▶ _BRIEF_
Every line below that mentions the word "materials" should be copied out.

▶ _PROVIDED DATA_
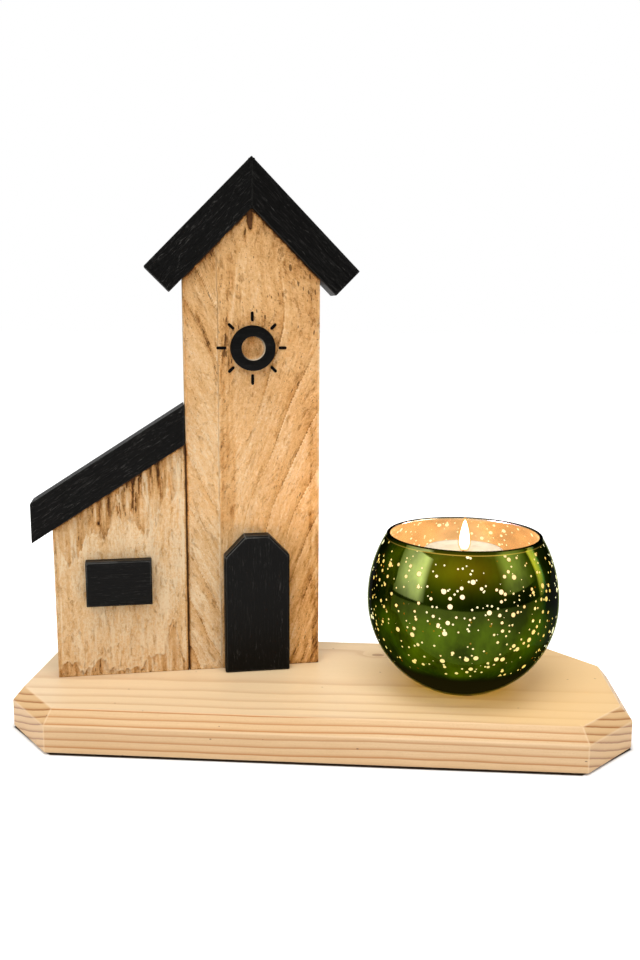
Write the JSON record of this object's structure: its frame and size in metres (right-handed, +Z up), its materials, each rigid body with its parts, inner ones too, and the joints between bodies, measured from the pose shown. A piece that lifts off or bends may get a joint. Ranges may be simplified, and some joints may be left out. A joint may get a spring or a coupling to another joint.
{
  "type": "tealight house",
  "caption": "Plank tower and lean-to with black batten roofs on a bevelled pine board, beside a round mirrored green glass bowl holding a candle.",
  "frame": {"origin": "on the table under the middle of the board, between the four felt pads", "axes": "+X along the board from the house to the bowl, +Y from the house's front to its back, +Z up"},
  "size_m": [0.3, 0.1124, 0.2767],
  "materials": {
    "pine_board": "planed pine, pale and matt, oiled lightly",
    "sawn_plank": "reclaimed softwood, sawn and lightly sanded",
    "black_batten": "matt black paint over sawn wood grain",
    "black_plaque": "matt black paint, smooth, with eased edges",
    "mirrored_green_glass": "green outside and silvered inside, with clear speckles",
    "candle_wax": "paraffin wax, satin, glowing near the flame",
    "cotton_wick": "braided cotton, burnt at its tip",
    "tinned_steel": "pressed tinned sheet",
    "plated_screw": "yellow zinc plated",
    "bright_steel": "bright steel pins, painted over black with the battens",
    "black_felt": "dark felt"
  },
  "bodies": {
    "house": {"plinth_board": "pine_board", "felt_pad_front_left": "black_felt", "felt_pad_front_right": "black_felt", "felt_pad_back_left": "black_felt", "felt_pad_back_right": "black_felt", "tower_plank": "sawn_plank", "lean_to_plank": "sawn_plank", "tower_roof_left": "black_batten", "tower_roof_right": "black_batten", "lean_to_roof": "black_batten", "door": "black_plaque", "window_panel": "black_plaque", "sun_ring": "black_plaque", "lean_to_screw_left": "plated_screw", "lean_to_screw_right": "plated_screw", "tower_screw_left": "plated_screw", "tower_screw_right": "plated_screw", "tower_roof_left_pin_low": "bright_steel", "tower_roof_left_pin_high": "bright_steel", "tower_roof_right_pin_low": "bright_steel", "tower_roof_right_pin_high": "bright_steel", "lean_to_roof_pin_low": "bright_steel", "lean_to_roof_pin_high": "bright_steel"},
    "bowl": {"glass_bowl": "mirrored_green_glass"},
    "candle": {"candle_wax": "candle_wax", "candle_wick": "cotton_wick", "wick_tab": "tinned_steel"}
  },
  "joints": [
    {"name": "bowl_lift", "type": "slide", "parent": "house", "child": "bowl", "axis": [0, 0, 1], "range_m": [0, 0.12]},
    {"name": "candle_lift", "type": "slide", "parent": "bowl", "child": "candle", "axis": [0, 0, 1], "range_m": [0, 0.08]}
  ]
}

▶ _EXERCISE SOLUTION_
Write the JSON record of this object's structure: its frame and size in metres (right-handed, +Z up), its materials, each rigid body with its parts, inner ones too, and the joints between bodies, measured from the pose shown. A piece that lifts off or bends may get a joint. Ranges may be simplified, and some joints may be left out. A joint may get a spring or a coupling to another joint.
  "materials": {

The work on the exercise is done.